Begin
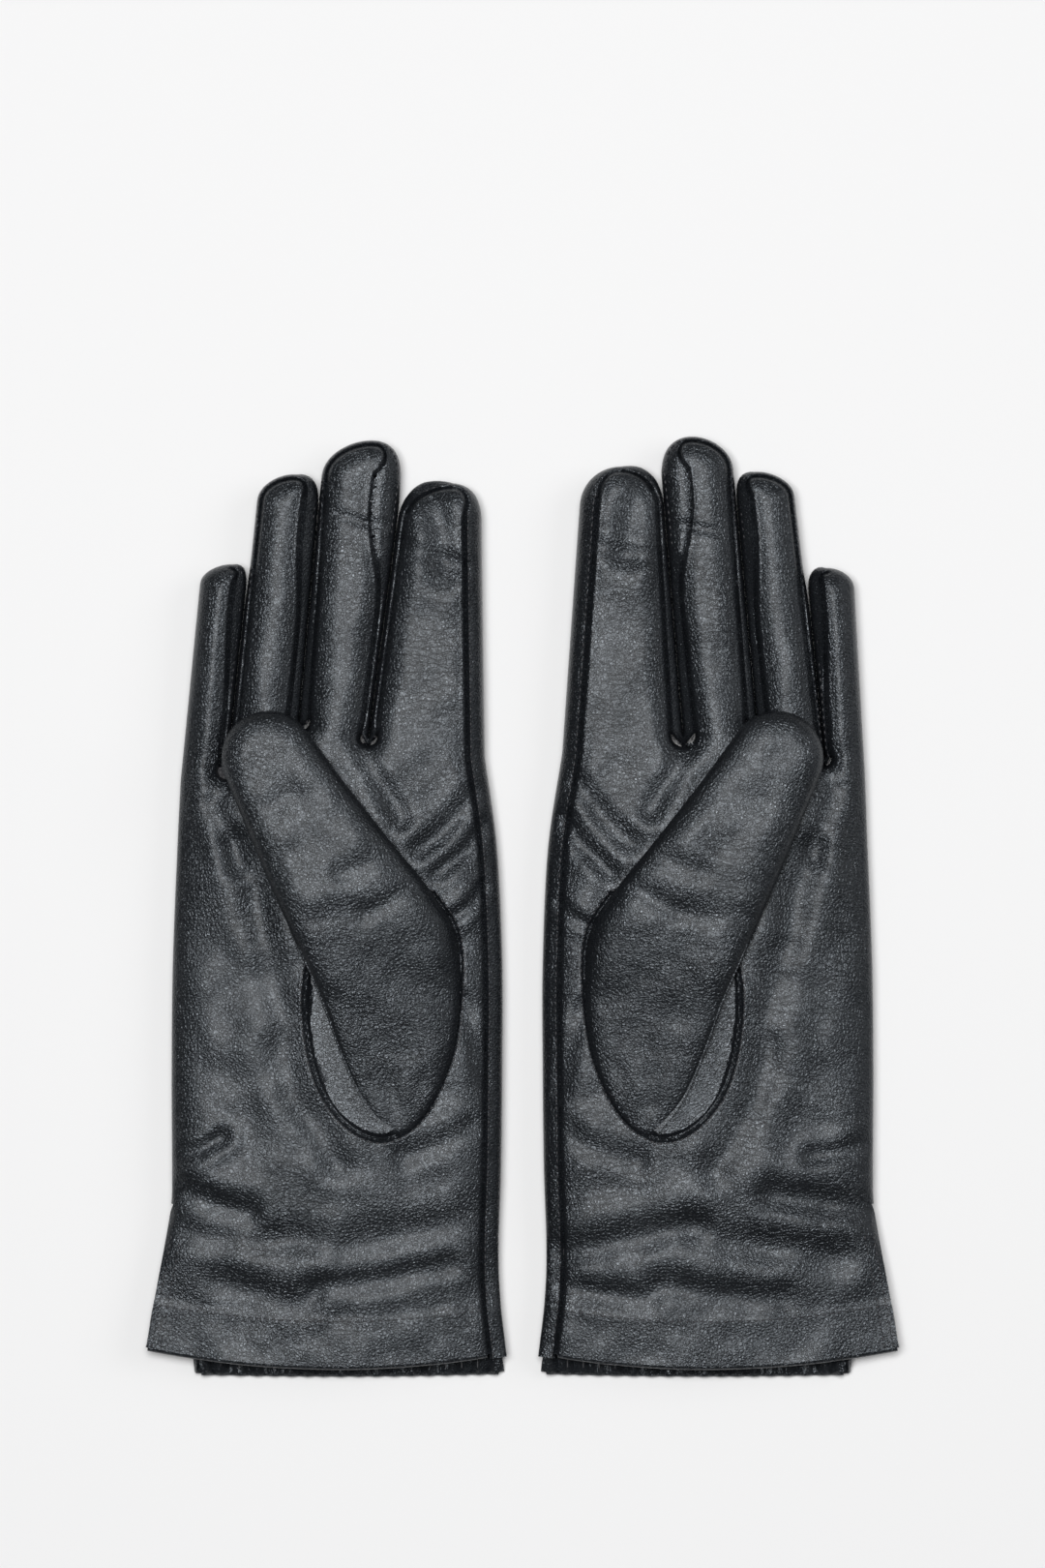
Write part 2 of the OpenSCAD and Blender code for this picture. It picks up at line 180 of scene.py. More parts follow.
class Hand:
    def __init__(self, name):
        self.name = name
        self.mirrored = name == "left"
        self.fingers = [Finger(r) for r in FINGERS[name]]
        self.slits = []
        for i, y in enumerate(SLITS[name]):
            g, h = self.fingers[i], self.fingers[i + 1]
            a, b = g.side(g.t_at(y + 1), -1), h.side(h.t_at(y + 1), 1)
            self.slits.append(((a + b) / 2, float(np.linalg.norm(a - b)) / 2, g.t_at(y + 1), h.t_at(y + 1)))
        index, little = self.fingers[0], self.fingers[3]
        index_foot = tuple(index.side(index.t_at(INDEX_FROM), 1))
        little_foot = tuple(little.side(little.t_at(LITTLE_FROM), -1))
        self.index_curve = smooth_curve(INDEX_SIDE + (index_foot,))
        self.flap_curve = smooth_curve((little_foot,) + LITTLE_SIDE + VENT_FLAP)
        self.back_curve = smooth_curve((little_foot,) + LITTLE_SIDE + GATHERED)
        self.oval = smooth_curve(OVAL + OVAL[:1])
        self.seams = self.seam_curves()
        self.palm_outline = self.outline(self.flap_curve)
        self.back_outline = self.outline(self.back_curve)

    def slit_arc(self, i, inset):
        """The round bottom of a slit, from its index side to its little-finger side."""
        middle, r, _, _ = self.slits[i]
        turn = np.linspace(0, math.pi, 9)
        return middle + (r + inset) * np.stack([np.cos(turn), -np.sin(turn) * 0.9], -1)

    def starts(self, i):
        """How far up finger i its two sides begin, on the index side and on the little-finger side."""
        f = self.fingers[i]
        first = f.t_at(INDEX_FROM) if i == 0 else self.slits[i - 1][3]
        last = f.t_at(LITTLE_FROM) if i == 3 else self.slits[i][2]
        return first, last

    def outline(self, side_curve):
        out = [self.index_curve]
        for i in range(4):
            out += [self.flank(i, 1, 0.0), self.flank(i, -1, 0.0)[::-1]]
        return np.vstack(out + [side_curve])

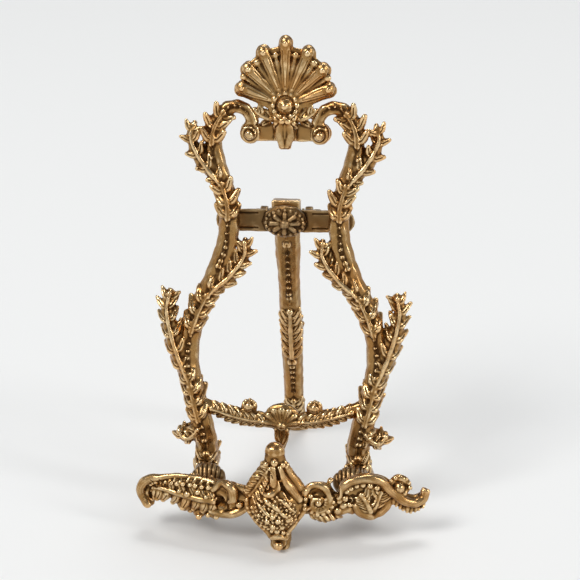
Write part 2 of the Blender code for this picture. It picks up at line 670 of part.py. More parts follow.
End
# [To do]
Print the material above once more, exactly.

# [Written solution]
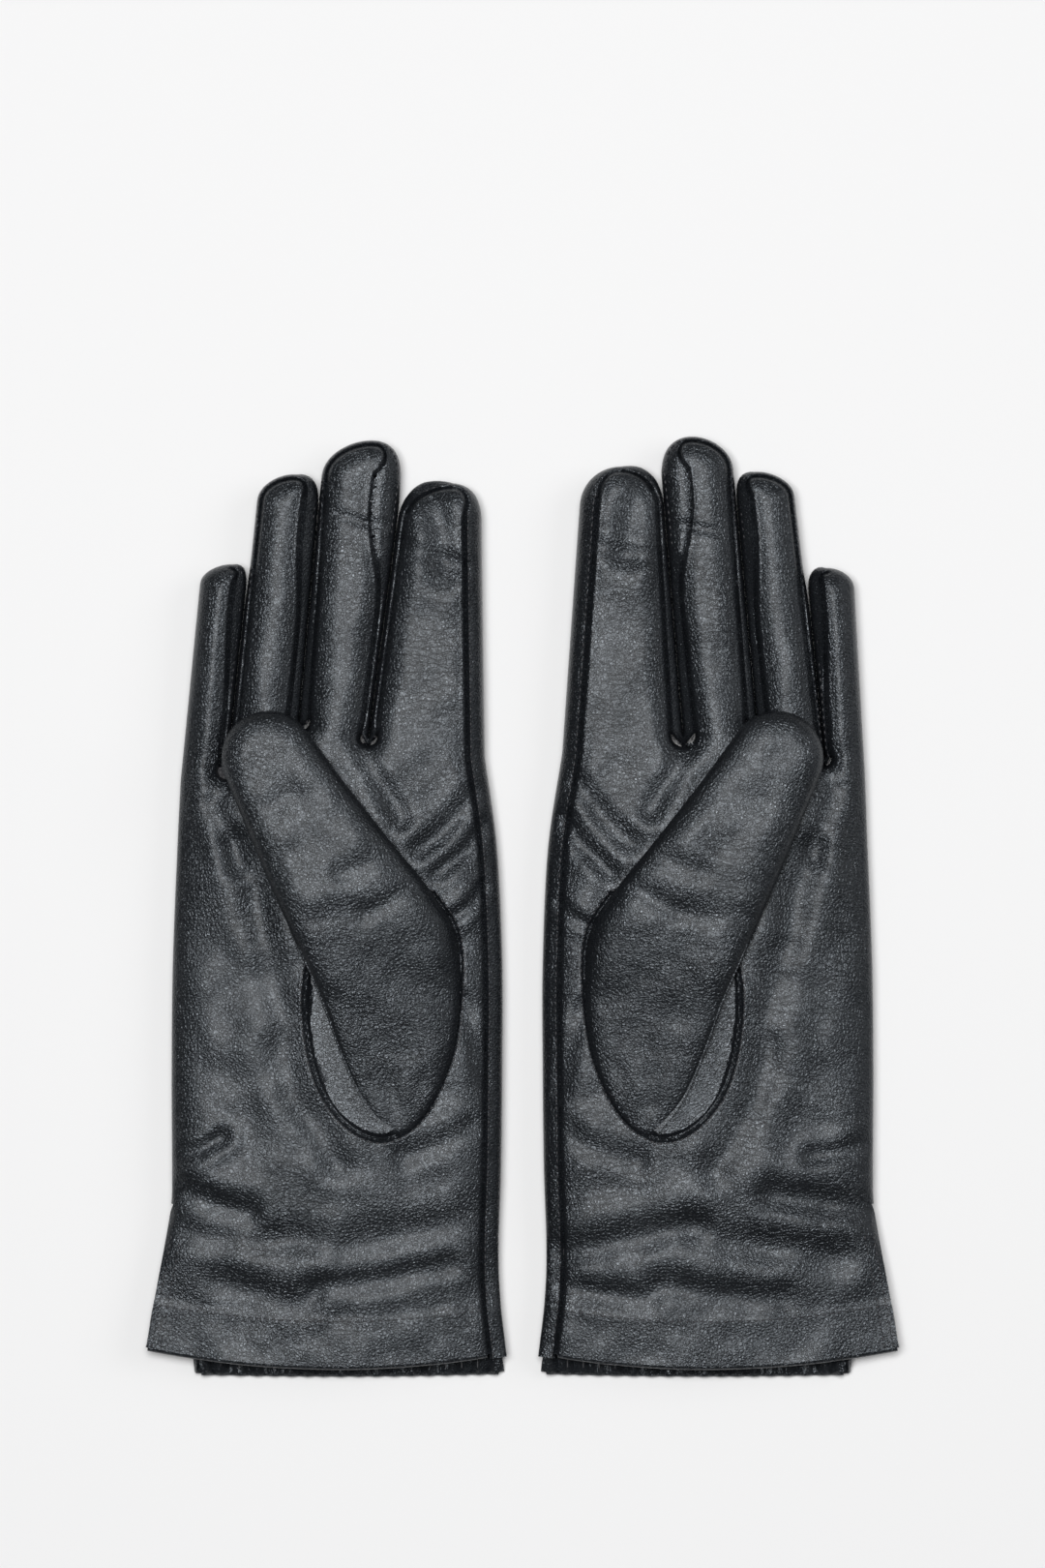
Write part 2 of the OpenSCAD and Blender code for this picture. It picks up at line 180 of scene.py. More parts follow.
class Hand:
    def __init__(self, name):
        self.name = name
        self.mirrored = name == "left"
        self.fingers = [Finger(r) for r in FINGERS[name]]
        self.slits = []
        for i, y in enumerate(SLITS[name]):
            g, h = self.fingers[i], self.fingers[i + 1]
            a, b = g.side(g.t_at(y + 1), -1), h.side(h.t_at(y + 1), 1)
            self.slits.append(((a + b) / 2, float(np.linalg.norm(a - b)) / 2, g.t_at(y + 1), h.t_at(y + 1)))
        index, little = self.fingers[0], self.fingers[3]
        index_foot = tuple(index.side(index.t_at(INDEX_FROM), 1))
        little_foot = tuple(little.side(little.t_at(LITTLE_FROM), -1))
        self.index_curve = smooth_curve(INDEX_SIDE + (index_foot,))
        self.flap_curve = smooth_curve((little_foot,) + LITTLE_SIDE + VENT_FLAP)
        self.back_curve = smooth_curve((little_foot,) + LITTLE_SIDE + GATHERED)
        self.oval = smooth_curve(OVAL + OVAL[:1])
        self.seams = self.seam_curves()
        self.palm_outline = self.outline(self.flap_curve)
        self.back_outline = self.outline(self.back_curve)

    def slit_arc(self, i, inset):
        """The round bottom of a slit, from its index side to its little-finger side."""
        middle, r, _, _ = self.slits[i]
        turn = np.linspace(0, math.pi, 9)
        return middle + (r + inset) * np.stack([np.cos(turn), -np.sin(turn) * 0.9], -1)

    def starts(self, i):
        """How far up finger i its two sides begin, on the index side and on the little-finger side."""
        f = self.fingers[i]
        first = f.t_at(INDEX_FROM) if i == 0 else self.slits[i - 1][3]
        last = f.t_at(LITTLE_FROM) if i == 3 else self.slits[i][2]
        return first, last

    def outline(self, side_curve):
        out = [self.index_curve]
        for i in range(4):
            out += [self.flank(i, 1, 0.0), self.flank(i, -1, 0.0)[::-1]]
        return np.vstack(out + [side_curve])

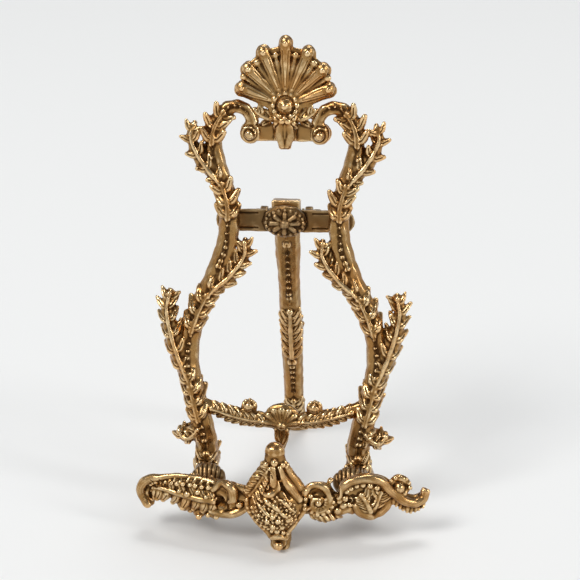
Write part 2 of the Blender code for this picture. It picks up at line 670 of part.py. More parts follow.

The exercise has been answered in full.